A few of my friends go even further, and love to list experiences that I have not had and never will. As if seeing such a thing, eating at such a place, doing such an adventure is a mark of superiority.

Honestly, I do not fit into this culture. I am grateful for access to this beauty. Happy to help pay for it. Content that others use it also. Owning it for my own exclusive use would be criminal diminution.

We are a social species. We should encourage our social sharing. Wonderful parks help us do so.

Alternate Lives

When I was young, boys often dreamed of being Alexander, Caesar, or Napoleon. But we soon realized that, tragically, such opportunities were unlikely to come our way. Fortunately, Western capitalism seemed to allow us to emulate Edison or Carnegie or Rockefeller if we were simply smart and worked hard enough. The more intelligent among us probably were content to be like their father or some local hero.

Then we grew up and, alas, became just the adults we were. Choices were necessary, sacrifices had to be made, risks were taken, fate often intervened. Many of us, I think, were fortunate to merely survive and ended up working hard at accepting whatever life had dished out.
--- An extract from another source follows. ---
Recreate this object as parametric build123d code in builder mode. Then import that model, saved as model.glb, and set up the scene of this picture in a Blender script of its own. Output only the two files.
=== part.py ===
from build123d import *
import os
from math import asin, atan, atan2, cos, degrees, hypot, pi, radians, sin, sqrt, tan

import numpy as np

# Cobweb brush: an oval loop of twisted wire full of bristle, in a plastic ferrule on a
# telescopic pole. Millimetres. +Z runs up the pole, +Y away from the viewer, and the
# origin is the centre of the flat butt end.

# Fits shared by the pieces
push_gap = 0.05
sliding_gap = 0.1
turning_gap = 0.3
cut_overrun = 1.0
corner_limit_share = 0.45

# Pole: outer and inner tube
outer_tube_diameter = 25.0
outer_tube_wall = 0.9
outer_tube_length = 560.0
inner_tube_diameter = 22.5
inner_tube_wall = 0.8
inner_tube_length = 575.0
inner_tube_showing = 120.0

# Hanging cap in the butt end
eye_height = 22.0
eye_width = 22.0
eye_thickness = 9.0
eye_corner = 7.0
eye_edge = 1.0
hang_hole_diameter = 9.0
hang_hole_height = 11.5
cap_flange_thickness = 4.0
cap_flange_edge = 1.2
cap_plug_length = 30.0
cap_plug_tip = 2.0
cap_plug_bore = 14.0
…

The worst trap was the same for both hedonists and workaholics. That was a belief that tomorrow could always be different. Make a lot of money now, worry about friends and family and fun later. Or vice versa

I suppose I could have been someone else. Like everyone I have had dreams and regrets. But as I aged I put more time into decorating the situation I actually inhabit, tweaking life rather than hoping to start anew.
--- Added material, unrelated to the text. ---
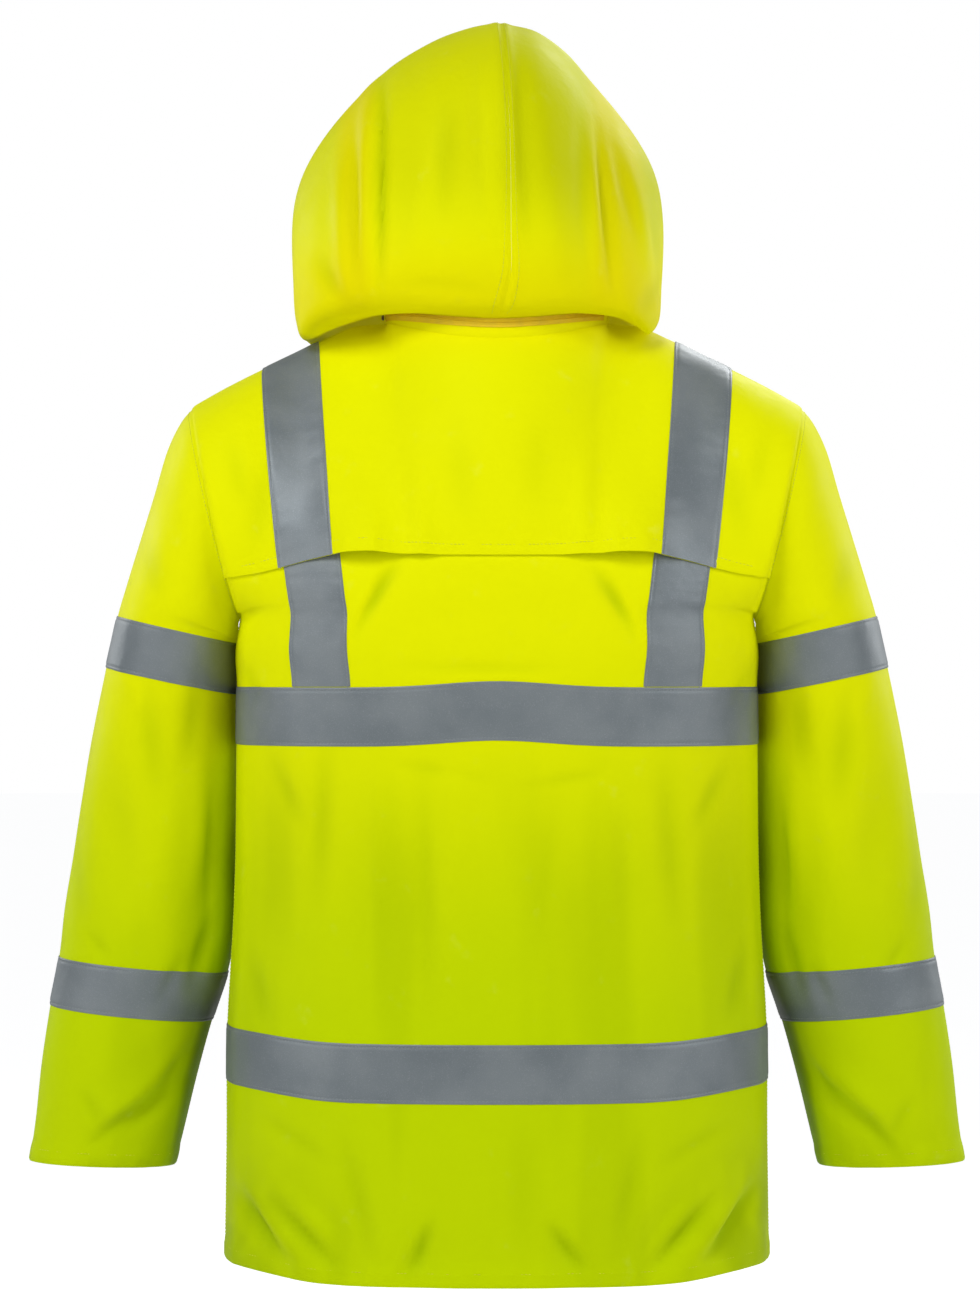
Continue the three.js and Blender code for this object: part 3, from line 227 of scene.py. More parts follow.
# Finer creases that show only up close or in raking light.
BODY_CREASES = (
    Fold(BACK, 106, -232, -33, 105, 6, -5.2), Fold(BACK, 117, -244, -30, 84, 5.5, 3.6),
    Fold(BACK, -106, -238, 35, 105, 6, -5.2), Fold(BACK, -117, -250, 31, 84, 5.5, 3.6),
    Fold(BACK, 10, -289, 88, 210, 5, -0.9), Fold(BACK, -22, -297, 93, 170, 4, 0.8),
    Fold(BACK, 207, -766, 41, 105, 6.5, -6), Fold(BACK, 194, -762, 40, 110, 6, 4.6),
    Fold(BACK, 164, -770, 43, 110, 5.5, -5.4), Fold(BACK, 152, -764, 40, 90, 6, 3.6),
    Fold(BACK, 118, -742, 14, 150, 9, -2.2), Fold(BACK, 65, -780, -21, 72, 5, -4.0),
    Fold(BACK, 76, -780, -24, 60, 5, 1.8), Fold(BACK, -58, -778, 36, 70, 5, -4.0),
    Fold(BACK, -69, -776, 34, 60, 5, 2.4), Fold(BACK, -161, -766, -41, 106, 5.5, -5.2),
    Fold(BACK, -149, -764, -38, 90, 6, 3.6), Fold(BACK, -205, -762, -40, 112, 6.5, -5.8),
    Fold(BACK, -192, -760, -39, 110, 6, 4.4), Fold(BACK, -112, -736, -10, 150, 9, -2.0),
    Fold(BACK, 14, -720, 0, 190, 16, 1.6), Fold(BACK, -22, -730, 0, 180, 15, -1.4),
    Fold(BACK, 150, -420, -3, 190, 9, -2.4), Fold(BACK, 100, -440, 0, 260, 10, 2.0),
    Fold(BACK, 36, -430, 2, 220, 12, 1.8), Fold(BACK, 60, -480, 1, 260, 9, -1.9),
    Fold(BACK, -40, -470, -4, 200, 11, -1.8), Fold(BACK, -148, -440, 5, 210, 10, -2.4),
    Fold(BACK, -96, -450, 2, 240, 10, 2.0), Fold(BACK, 206, -565, 12, 90, 8, -2.8),
    Fold(BACK, -209, -560, -14, 96, 8, -2.8), Fold(BACK, 180, -395, 24, 90, 7, -2.2),
    Fold(BACK, -184, -398, -26, 90, 7, -2.2), Fold(BACK, 46, -376, 80, 120, 5, -1.2),
    Fold(BACK, -60, -382, -82, 110, 5, -1.1), Fold(BACK, 172, -690, 60, 100, 6, -1.6),
    Fold(BACK, -170, -694, -62, 100, 6, -1.6), Fold(BACK, 214, -300, 30, 80, 7, -2.2),
    Fold(BACK, -216, -300, -30, 80, 7, -2.2),
    Fold(FRONT, 44, -440, 4, 180, 9, -1.3), Fold(FRONT, -40, -560, -5, 170, 9, -1.3),
    Fold(FRONT, 160, -575, 16, 90, 7, -2), Fold(FRONT, -170, -560, -18, 100, 7, -2.2),
    Fold(FRONT, 110, -765, 30, 80, 6, -2.6), Fold(FRONT, -104, -770, -26, 76, 6, -2.6),
    Fold(FRONT, 205, -300, 35, 90, 8, -2.2), Fold(FRONT, -204, -296, -35, 96, 8, -2.2),
    Fold(FRONT, 120, -190, -14, 120, 9, -1.8), Fold(FRONT, -126, -180, 12, 130, 9, -1.8),
)
YOKE_CREASES = (
    Fold(BACK, 102, -183, -3, 90, 7, 1.6), Fold(BACK, -98, -183, 4, 84, 7, 1.6),
    Fold(BACK, 30, -120, 6, 130, 12, -0.9), Fold(BACK, -34, -110, -4, 120, 12, -0.9),
    Fold(BACK, 200, -150, -8, 130, 11, -1.6), Fold(BACK, -203, -140, 9, 124, 11, -1.6),
    Fold(BACK, 222, -120, 14, 90, 8, -1.3), Fold(BACK, -226, -110, -12, 96, 8, -1.3),
)
SLEEVE_CREASES = (
    Fold(BACK, 249, -448, -2, 210, 6.5, -5.5), Fold(BACK, 257, -536, -20, 96, 6.5, -5),
    Fold(BACK, 262, -452, -2, 220, 9, 2.6),
    Fold(BACK, 335, -690, -52, 90, 6, -3.4), Fold(BACK, 282, -640, -40, 80, 6, -3),
    Fold(BACK, 350, -531, 42, 46, 5, -1.6), Fold(BACK, 372, -470, 14, 120, 8, -1.5),
    Fold(BACK, 284, -560, -30, 70, 7, -2.4), Fold(BACK, 300, -350, 6, 140, 11, -2.2),
    Fold(BACK, 262, -330, -8, 120, 9, -2.4), Fold(BACK, 322, -300, 30, 90, 9, 1.4),
    Fold(BACK, 356, -676, 34, 60, 6, -1.8), Fold(BACK, 302, -196, 20, 90, 10, -1.6),
    Fold(FRONT, 272, -380, -50, 80, 8, -2.6), Fold(FRONT, 330, -520, -30, 90, 8, -2.2),
    Fold(FRONT, 350, -600, 20, 80, 8, -1.8), Fold(FRONT, 300, -200, -24, 110, 11, -2),
)
HOOD_FOLDS = (
    Fold(BACK, 112, 140, 0, 300, 8, 6.1), Fold(BACK, 100, 136, 0, 300, 4.5, -5.5),
    Fold(BACK, 123, 120, 1, 230, 5, -4.6), Fold(BACK, 135, 100, 3, 200, 7, 3.8),
    Fold(BACK, 66, 110, -7, 170, 12, 2.3), Fold(BACK, 46, 150, -4, 150, 11, -2.5),
    Fold(BACK, 10, 170, 2, 230, 11, 4.3), Fold(BACK, -19, 165, 3, 250, 9, -4.1),
    Fold(BACK, -46, 120, 6, 200, 13, 2.2), Fold(BACK, -82, 120, 4, 230, 7, 4.1),
    Fold(BACK, -93, 118, 5, 240, 5, -5.2), Fold(BACK, -112, 128, 15, 170, 6, -4.3),
    Fold(BACK, -126, 96, 10, 150, 7, 3.5), Fold(BACK, -140, 80, 6, 120, 6, -3.2),
    Fold(BACK, 20, 34, 84, 210, 6, -2.3), Fold(BACK, -30, 26, 97, 190, 5, 1.9),
    Fold(BACK, 140, 40, 30, 90, 8, -3.5), Fold(BACK, -138, 36, -32, 80, 8, -3.2),
)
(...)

Fortunately, we have literature and its extensions. We can actually be one of those alternative people for a while. All we need to do is immerse ourselves in the media. There is little more fortunate than having a mind enabled for such “fake” experiences.

Failure

Everything fails. Oh, I know the sun will shine tomorrow, but in my life nothing is guaranteed success. I may eat mushrooms every day of my life but die of food poisoning at my last mushroom dinner. Or drop dead as I take my daily walk.

My philosophy can be no different. Certain aspects of what I believe are conditional on circumstance. It is hard to “seize the day” when alone on a lifeboat in mid-Atlantic, hard to “be enchanted” when starving or ill, hard to “keep perspective” when faced with violence.

Possibly like Maslow’s famous hierarchy, certain layers of philosophy are more useful at certain levels of existence. That does not negate the idea that others are more operable elsewhere. If I am snug and well fed I can contemplate life easily.

In a scientific age, we assume failure means wrong. A machine fails because it is broken. But in the realm of thought that is not true. A failure is more an indication that some belief is irrelevant rather than that it is incorrect.

Perhaps, then, the goal of a philosopher is to find a way to rapidly shift what is relevant to the forefront of consideration before acting. And to keep a large assemblage of alternate concepts in readiness.

Survival

Useful philosophy must be grounded in life. Although we like to believe we are at our best when disembodied consciousness, we are at base animals. Any attempt at various branches of philosophy like ethics or social interaction must recognize that.

Since before Darwin, we have understood that the primary drive of all life is to survive. That necessity is closely followed by the need to replicate. Before all else, humans are alive. Following classic logic, then, all humans seek to survive.

Uniquely, we are able to sublimate survival instincts to larger concepts. A bear may instinctively fight to the death to save her cubs, but people are able to give their life to intangible concepts like family, country, honor, and so forth in the hope that by sacrificing the individual the concept itself will continue.

Philosophy must recognize the innate power of the will to survive _ if not as an individual then as a concept. Note that that in no way constrains the actual shape of the concept. People die for evil as well as good, but nonetheless they are willing to die.

Somewhere in the foundation of a useful philosophy is the bedrock that an individual seeks to survive. Even if that drive can be warped to near invisibility.